My own question would be whether this gets taught anywhere. Because if it does, a few someones need to get fired.




> throw font sizes so small at your readers that they need to zoom to read

My problem is usually the opposite: I constantly stumble upon websites that use ridiculously large fonts like I'm a grandma that tries to read something on an overkillishly-retina display from meters away.
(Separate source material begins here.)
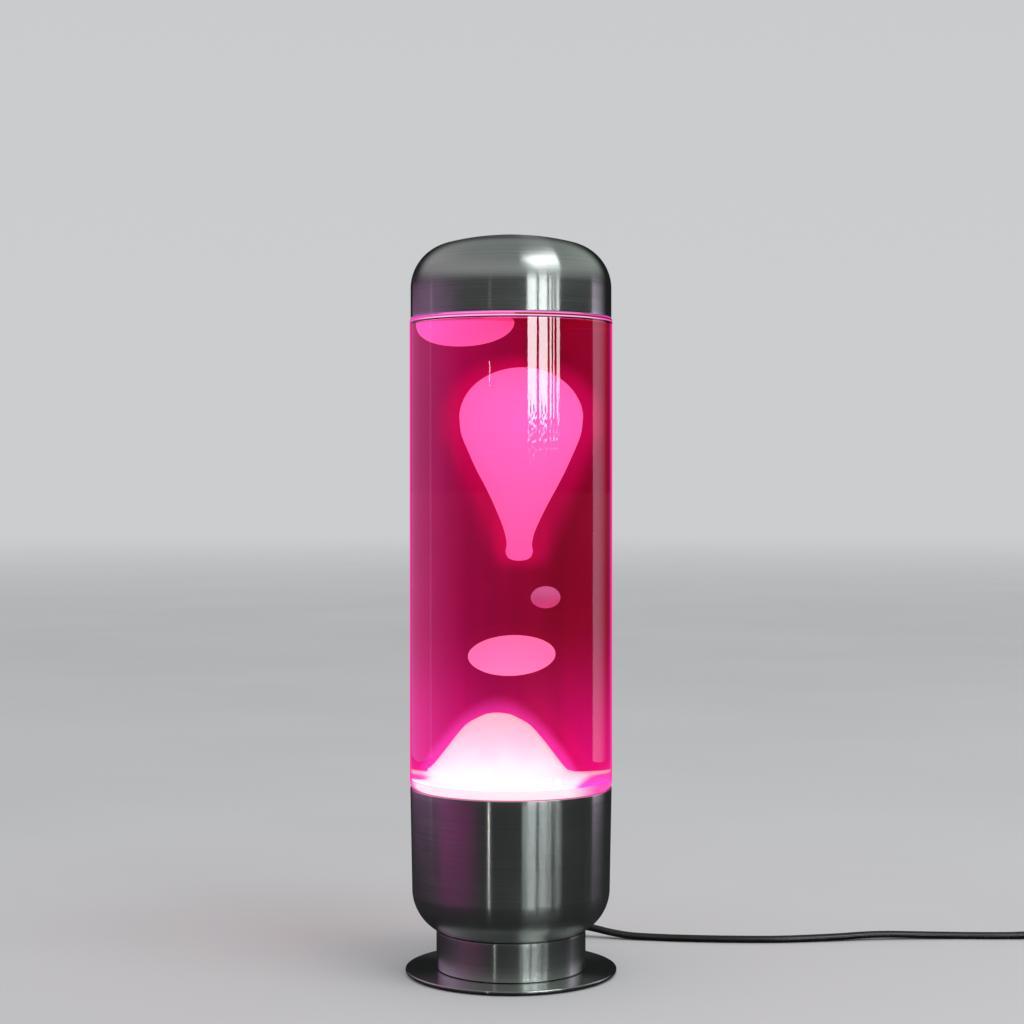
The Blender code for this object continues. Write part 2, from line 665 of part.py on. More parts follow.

However it doesn't usually bother me when I'm browsing from my desktop 'cause I have options to zoom out; however most of mobile layouts feature something like <meta name="viewport" content="..., minimum-scale=1"> (edit: also mentioned in the article albeit in a bit different context), which makes me choose between intensive vertical scrolling in regular mode and constant horizontal scrolling if I "request desktop site". (Yeah, I know, "reader mode"; it's a reasonable hack but I'm not quite satisfied with any of implementations either, and it only works for whatever browser thinks the main body of the page is.)


Most web devs I know are self taught. That includes the computer science majors scoring jobs at Google and Facebook - I haven't heard of anybody getting an "education" in web development, outside the bootcamps, and as a bootcamp attendee I recall us focusing on just learning how to program over anything else. Like, there wasn't a web design sprint.

Is this everyone else's experience? How has web design been taught lately?